Glossary · Cashflow S-Curve
S-Curve
An S-curve is a graphical representation of cumulative project spend over time, named for its characteristic S-shape: slow at the start, rapid in the middle, slow at the end.
Used in
Why spend follows an S-curve
In the early weeks of a construction project, spend is dominated by mobilisation, preliminaries, and ground works — cumulative spend builds slowly. Through the middle of the project, the bulk of trades work concurrently and spend accelerates. Towards the end, spend tapers as final fits and finishes complete.
Plotted cumulatively against time, this gives an S-shape — flat-rising at the start, steep through the middle, flattening at the end.
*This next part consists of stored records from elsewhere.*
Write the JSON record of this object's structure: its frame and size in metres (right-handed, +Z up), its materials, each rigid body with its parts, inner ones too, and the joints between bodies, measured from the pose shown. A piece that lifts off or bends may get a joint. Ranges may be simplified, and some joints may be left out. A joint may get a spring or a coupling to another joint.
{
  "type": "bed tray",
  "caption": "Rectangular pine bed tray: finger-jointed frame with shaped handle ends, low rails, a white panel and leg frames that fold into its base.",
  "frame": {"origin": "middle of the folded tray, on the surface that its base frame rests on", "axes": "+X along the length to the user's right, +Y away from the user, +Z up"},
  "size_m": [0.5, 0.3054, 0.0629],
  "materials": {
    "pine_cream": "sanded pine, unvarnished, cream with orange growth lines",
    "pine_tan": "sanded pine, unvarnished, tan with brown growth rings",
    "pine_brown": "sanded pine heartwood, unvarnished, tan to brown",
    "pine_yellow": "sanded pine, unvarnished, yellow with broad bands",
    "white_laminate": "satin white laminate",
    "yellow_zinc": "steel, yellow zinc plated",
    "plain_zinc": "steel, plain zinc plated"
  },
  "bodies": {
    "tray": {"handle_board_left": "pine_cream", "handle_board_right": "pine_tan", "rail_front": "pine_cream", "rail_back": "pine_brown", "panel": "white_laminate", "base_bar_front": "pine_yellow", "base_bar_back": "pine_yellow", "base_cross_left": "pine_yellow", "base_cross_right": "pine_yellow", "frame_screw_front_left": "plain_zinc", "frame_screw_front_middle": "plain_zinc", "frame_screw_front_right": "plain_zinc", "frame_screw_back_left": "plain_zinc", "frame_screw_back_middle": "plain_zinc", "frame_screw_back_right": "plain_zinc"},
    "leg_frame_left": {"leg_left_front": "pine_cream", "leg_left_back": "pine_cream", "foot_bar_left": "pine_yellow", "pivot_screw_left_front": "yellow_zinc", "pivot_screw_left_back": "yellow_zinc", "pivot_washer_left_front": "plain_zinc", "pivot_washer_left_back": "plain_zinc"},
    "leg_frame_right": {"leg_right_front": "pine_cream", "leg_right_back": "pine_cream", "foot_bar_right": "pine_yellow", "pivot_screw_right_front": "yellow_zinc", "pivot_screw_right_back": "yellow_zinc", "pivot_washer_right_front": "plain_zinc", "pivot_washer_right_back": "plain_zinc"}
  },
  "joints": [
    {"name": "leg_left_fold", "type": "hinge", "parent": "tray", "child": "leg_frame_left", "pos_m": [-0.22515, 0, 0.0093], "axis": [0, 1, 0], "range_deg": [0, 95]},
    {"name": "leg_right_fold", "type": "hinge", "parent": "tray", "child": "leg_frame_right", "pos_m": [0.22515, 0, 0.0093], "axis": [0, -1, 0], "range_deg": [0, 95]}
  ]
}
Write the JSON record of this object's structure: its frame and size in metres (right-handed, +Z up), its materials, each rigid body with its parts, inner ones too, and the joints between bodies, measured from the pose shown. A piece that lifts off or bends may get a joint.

The shape is so consistent across construction projects that it's become the default way to plan and track project cashflow.
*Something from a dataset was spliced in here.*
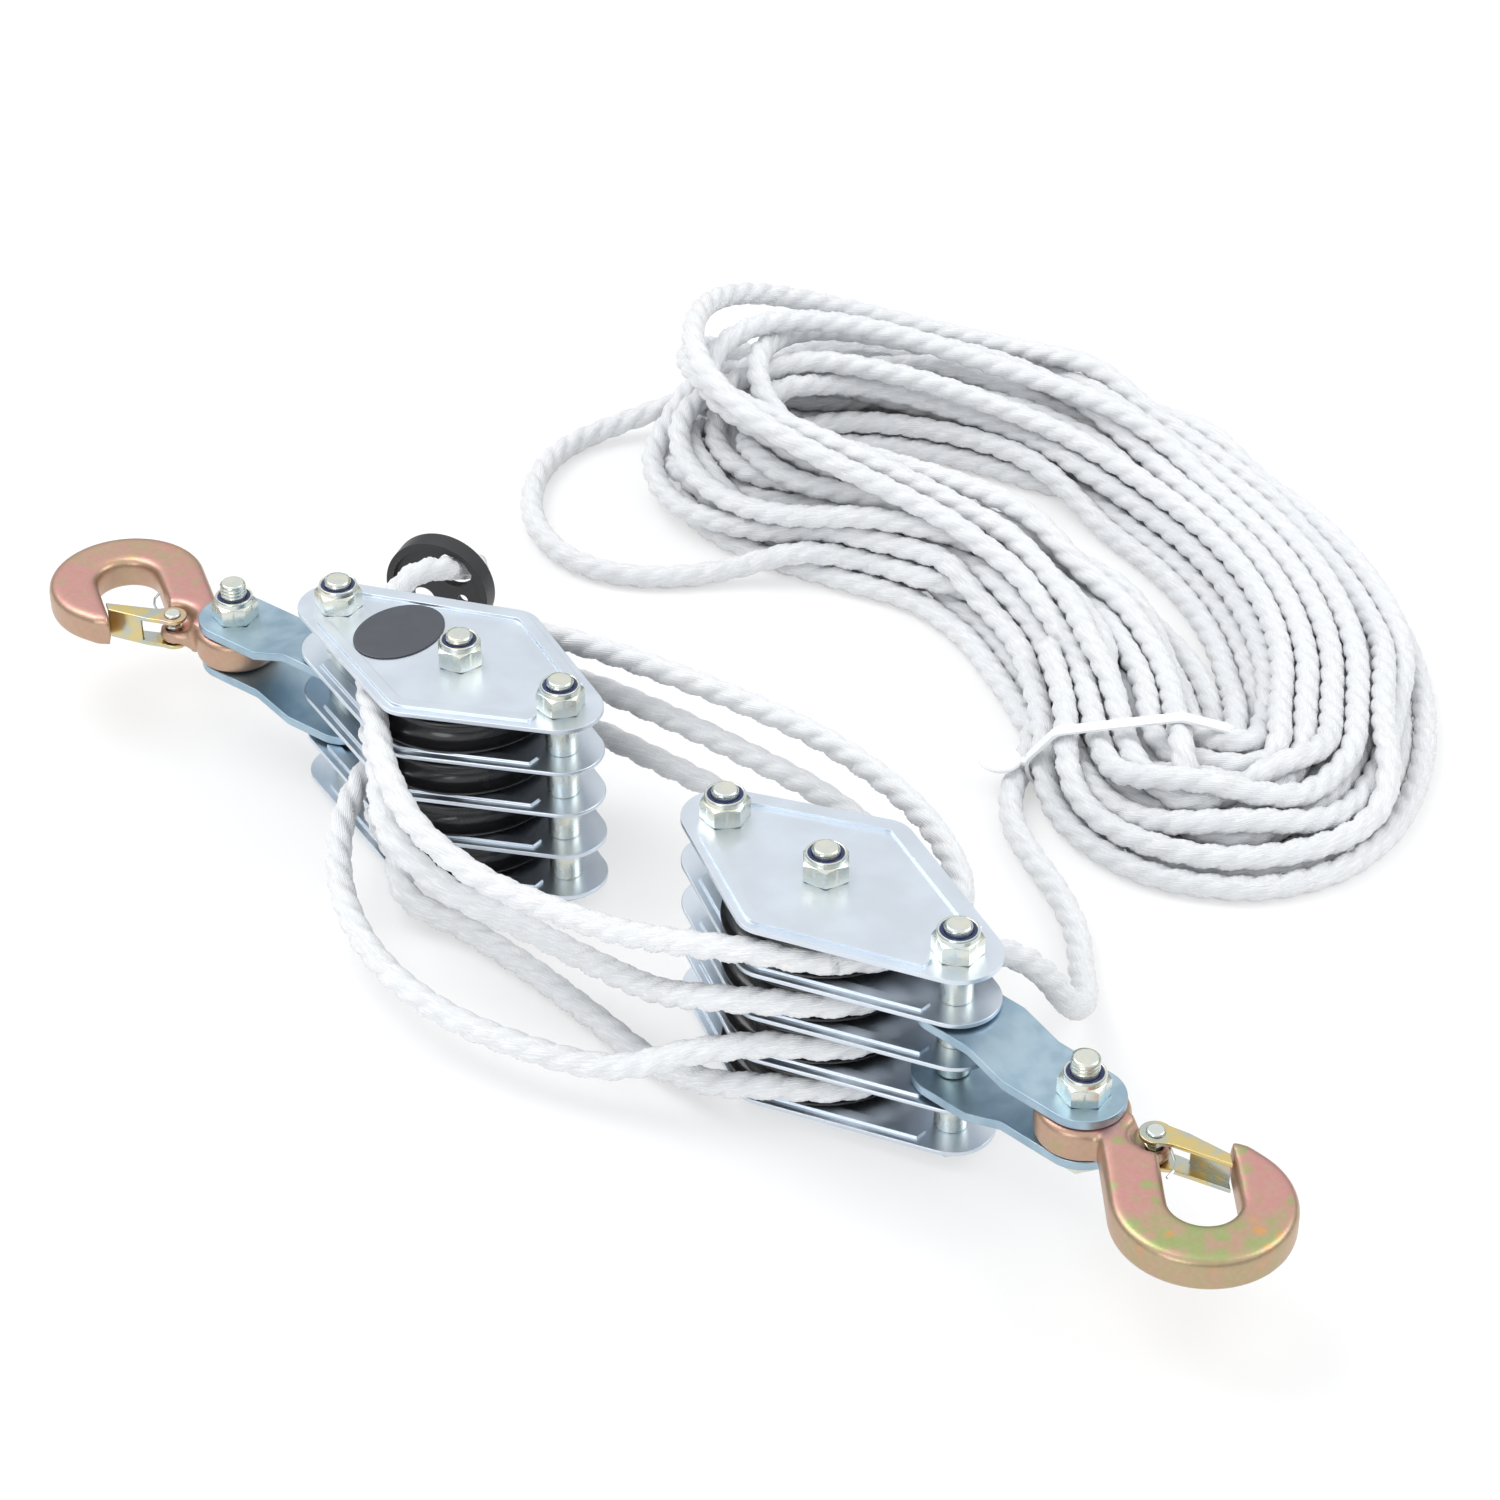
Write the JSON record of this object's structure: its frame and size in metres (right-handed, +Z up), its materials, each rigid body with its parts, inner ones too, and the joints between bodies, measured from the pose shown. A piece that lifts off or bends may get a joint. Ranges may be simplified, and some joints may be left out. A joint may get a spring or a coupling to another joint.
{
  "type": "rope come along hoist",
  "caption": "Rope come-along hoist: two stacked-sheave blocks with swivelling safety hooks, reeved together with white rope whose spare length lies in a tied hank",
  "frame": {"origin": "below the middle of the two blocks and their hooks, on the surface that they stand on", "axes": "+X from the travelling block to the fixed block, +Y towards the hank, +Z up along the sheave axles"},
  "size_m": [0.4932, 0.4131, 0.0792],
  "materials": {
    "plate_zinc": "bright blue-white zinc plating on pressed steel sheet",
    "bolt_zinc": "bright zinc plating on bolts, nuts and spacers",
    "hook_yellow": "yellow and pink iridescent zinc plating on forged steel",
    "latch_yellow": "yellow iridescent zinc plating on thin sheet",
    "sheave_black": "smooth black moulded plastic",
    "disc_black": "satin black moulded plastic",
    "nylon_navy": "nylon ring",
    "rope_white": "white three-strand laid synthetic rope",
    "tie_clear": "translucent white plastic tie",
    "label_slate": "plain dark slate oval",
    "spring_steel": "bright drawn spring wire"
  },
  "bodies": {
    "fixed_block": {"fixed_plate_1": "plate_zinc", "fixed_plate_2": "plate_zinc", "fixed_plate_3": "plate_zinc", "fixed_plate_4": "plate_zinc", "fixed_plate_5": "plate_zinc", "fixed_axle_bolt": "bolt_zinc", "fixed_end_bolts": "bolt_zinc", "fixed_hook_end_spacers": "bolt_zinc", "fixed_rope_end_spacers": "bolt_zinc", "fixed_lock_nuts": "bolt_zinc", "fixed_nut_inserts": "nylon_navy", "fixed_rope_turns": "rope_white", "near_strands": "rope_white", "far_strands": "rope_white", "hauling_tail": "rope_white", "rope_hank": "rope_white", "hank_tie": "tie_clear"},
    "travelling_block": {"travel_plate_1": "plate_zinc", "travel_plate_2": "plate_zinc", "travel_plate_3": "plate_zinc", "travel_plate_4": "plate_zinc", "travel_plate_5": "plate_zinc", "travel_axle_bolt": "bolt_zinc", "travel_end_bolts": "bolt_zinc", "travel_hook_end_spacers": "bolt_zinc", "travel_rope_end_spacers": "bolt_zinc", "travel_lock_nuts": "bolt_zinc", "travel_nut_inserts": "nylon_navy", "travel_rope_turns": "rope_white", "dead_end_rope": "rope_white", "stopper_disc": "disc_black", "label_plate": "label_slate"},
    "fixed_sheave_1_wheel": {"fixed_sheave_1": "sheave_black"},
    "fixed_sheave_2_wheel": {"fixed_sheave_2": "sheave_black"},
    "fixed_sheave_3_wheel": {"fixed_sheave_3": "sheave_black"},
    "fixed_sheave_4_wheel": {"fixed_sheave_4": "sheave_black"},
    "fixed_shackle": {"fixed_upper_strap": "plate_zinc", "fixed_lower_strap": "plate_zinc", "fixed_hook_bolt": "bolt_zinc", "fixed_hook_nut": "bolt_zinc", "fixed_hook_nut_insert": "nylon_navy"},
    "fixed_hook_swivel": {"fixed_hook": "hook_yellow", "fixed_latch_rivet": "bolt_zinc", "fixed_latch_spring": "spring_steel"},
    "fixed_latch_flap": {"fixed_latch": "latch_yellow"},
    "travel_sheave_1_wheel": {"travel_sheave_1": "sheave_black"},
    "travel_sheave_2_wheel": {"travel_sheave_2": "sheave_black"},
    "travel_sheave_3_wheel": {"travel_sheave_3": "sheave_black"},
    "travel_sheave_4_wheel": {"travel_sheave_4": "sheave_black"},
    "travel_shackle": {"travel_upper_strap": "plate_zinc", "travel_lower_strap": "plate_zinc", "travel_hook_bolt": "bolt_zinc", "travel_hook_nut": "bolt_zinc", "travel_hook_nut_insert": "nylon_navy"},
    "travel_hook_swivel": {"travel_hook": "hook_yellow", "travel_latch_rivet": "bolt_zinc", "travel_latch_spring": "spring_steel"},
    "travel_latch_flap": {"travel_latch": "latch_yellow"}
  },
  "joints": [
    {"name": "travel_slide", "type": "slide", "parent": "fixed_block", "child": "travelling_block", "axis": [-1, 0, 0], "range_m": [-0.03, 0.02], "deforming": ["near_strands", "far_strands"]},
    {"name": "fixed_sheave_1_turn", "type": "hinge", "parent": "fixed_block", "child": "fixed_sheave_1_wheel", "pos_m": [0.07653, 0.00554, 0.06085], "axis": [0, 0, 1], "continuous": true},
    {"name": "fixed_sheave_2_turn", "type": "hinge", "parent": "fixed_block", "child": "fixed_sheave_2_wheel", "pos_m": [0.07653, 0.00554, 0.04525], "axis": [0, 0, 1], "continuous": true},
    {"name": "fixed_sheave_3_turn", "type": "hinge", "parent": "fixed_block", "child": "fixed_sheave_3_wheel", "pos_m": [0.07653, 0.00554, 0.02965], "axis": [0, 0, 1], "continuous": true},
    {"name": "fixed_sheave_4_turn", "type": "hinge", "parent": "fixed_block", "child": "fixed_sheave_4_wheel", "pos_m": [0.07653, 0.00554, 0.01405], "axis": [0, 0, 1], "continuous": true},
    {"name": "fixed_shackle_swing", "type": "hinge", "parent": "fixed_block", "child": "fixed_shackle", "pos_m": [0.12653, 0.00554, 0.03745], "axis": [0, 0, 1], "range_deg": [-60, 30]},
    {"name": "fixed_hook_turn", "type": "hinge", "parent": "fixed_shackle", "child": "fixed_hook_swivel", "pos_m": [0.17353, 0.00554, 0.03745], "axis": [0, 0, 1], "range_deg": [-60, 60]},
    {"name": "fixed_latch_open", "type": "hinge", "parent": "fixed_hook_swivel", "child": "fixed_latch_flap", "pos_m": [0.19522, 0.01025, 0.03745], "axis": [0, 0, -1], "range_deg": [0, 28], "stiffness_Nm_per_rad": 0.002, "springref_deg": -11.46, "deforming": ["fixed_latch_spring"]},
    {"name": "travel_sheave_1_turn", "type": "hinge", "parent": "travelling_block", "child": "travel_sheave_1_wheel", "pos_m": [-0.07727, 0.00554, 0.06085], "axis": [0, 0, 1], "continuous": true},
    {"name": "travel_sheave_2_turn", "type": "hinge", "parent": "travelling_block", "child": "travel_sheave_2_wheel", "pos_m": [-0.07727, 0.00554, 0.04525], "axis": [0, 0, 1], "continuous": true},
    {"name": "travel_sheave_3_turn", "type": "hinge", "parent": "travelling_block", "child": "travel_sheave_3_wheel", "pos_m": [-0.07727, 0.00554, 0.02965], "axis": [0, 0, 1], "continuous": true},
    {"name": "travel_sheave_4_turn", "type": "hinge", "parent": "travelling_block", "child": "travel_sheave_4_wheel", "pos_m": [-0.07727, 0.00554, 0.01405], "axis": [0, 0, 1], "continuous": true},
    {"name": "travel_shackle_swing", "type": "hinge", "parent": "travelling_block", "child": "travel_shackle", "pos_m": [-0.12693, -0.00029, 0.03745], "axis": [0, 0, 1], "range_deg": [-20, 60]},
    {"name": "travel_hook_turn", "type": "hinge", "parent": "travel_shackle", "child": "travel_hook_swivel", "pos_m": [-0.17361, -0.00578, 0.03745], "axis": [0, 0, 1], "range_deg": [-30, 60]},
    {"name": "travel_latch_open", "type": "hinge", "parent": "travel_hook_swivel", "child": "travel_latch_flap", "pos_m": [-0.19304, -0.01653, 0.03745], "axis": [0, 0, -1], "range_deg": [0, 28], "stiffness_Nm_per_rad": 0.002, "springref_deg": -11.46, "deforming": ["travel_latch_spring"]}
  ],
  "couplings": [
    {"joint": "fixed_sheave_1_turn", "follows": "travel_slide", "rad_per_m": -245.18},
    {"joint": "fixed_sheave_2_turn", "follows": "travel_slide", "rad_per_m": -175.13},
    {"joint": "fixed_sheave_3_turn", "follows": "travel_slide", "rad_per_m": -105.08},
    {"joint": "fixed_sheave_4_turn", "follows": "travel_slide", "rad_per_m": -35.026},
    {"joint": "travel_sheave_1_turn", "follows": "travel_slide", "rad_per_m": -210.16},
    {"joint": "travel_sheave_2_turn", "follows": "travel_slide", "rad_per_m": -140.11},
    {"joint": "travel_sheave_3_turn", "follows": "travel_slide", "rad_per_m": -70.052}
  ]
}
Plan vs actual vs forecast
A well-managed S-curve has three lines on one chart: the planned curve (locked at project start), the actual curve (updated as valuations are processed), and the forecast curve (revised as the project progresses). Variance between actual and plan is a key project-controls signal — actual ahead of plan can mean front-loading of payments; actual behind plan can mean programme delay or under-valuation.
Common pitfalls
- Treating the planned curve as immovable. The plan is a baseline, not a prediction. Re-baselining at major milestones is healthy; refusing to re-baseline turns variance into noise.
- Not reconciling with the PCSR. The S-curve's forecast cost should match the PCSR's forecast. If they're maintained as separate workbooks, they drift. They're two views of the same data.
- Linear instead of S-shaped plans. Some consultancies plan cashflow as a straight line and accept the variance. The variance is predictable; plan to it.